“ 暮らし手記 ”essay

お客さまの暮らし手記

posted:2021.02.01

家つくりとパン作りは似ている。
そんなことを、ふと思った。

私は、毎日夢を叶えている。
玄関を開ければ、こぼれるような木々の薫り。
窓から差し込む木漏れ日を感じながら、
ちょうどいい台所に立つ。
そして、私は今日もパンを捏ねる。
せっせと捏ねながら、美味しい。
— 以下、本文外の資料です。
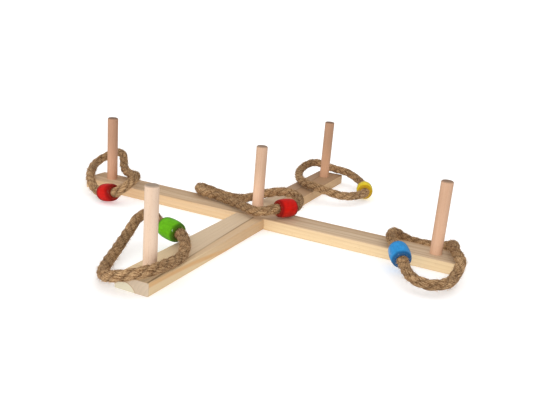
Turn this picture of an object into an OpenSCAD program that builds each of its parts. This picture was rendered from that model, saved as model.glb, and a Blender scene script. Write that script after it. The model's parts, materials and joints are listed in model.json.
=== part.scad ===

と、
笑う家族の顔を思い浮かべる。
クリーム色の艶やかな生地に、心がほころぶ。
温まったオーブンに、成形したパンを入れた。

我が家は、祖父母の代から元農家だった。
米作りに始まり、野菜やお味噌を作っては、
手作りの楽しさを知った。
母屋の空気と共に刻まれた、手作りの記憶。
そして、五十年の時を経て、母屋を解体し、
まっさらな場所に家を建てた。

私は、美味しい記憶を宿しながら
家と時を重ねていく。
それは、パン作りに似ている。
ゆっくりと少しずつ、私好みの美味しい。
が増えていくように。

敷地内で始めたパン教室も、15年を迎えた。
私の美味しいが育っていく時を、家はずっと
見守るように建っていた。

急がなくていい
焦らなくていい
時間をかけていく楽しさを教えてくれた
私の暮らしを営む場所。

パンが焼きあがる。
焼きたての香りと木々の薫りが重なり合う。
しあわせ。
ぽろりと呟いたら、家がふっと笑った気がした。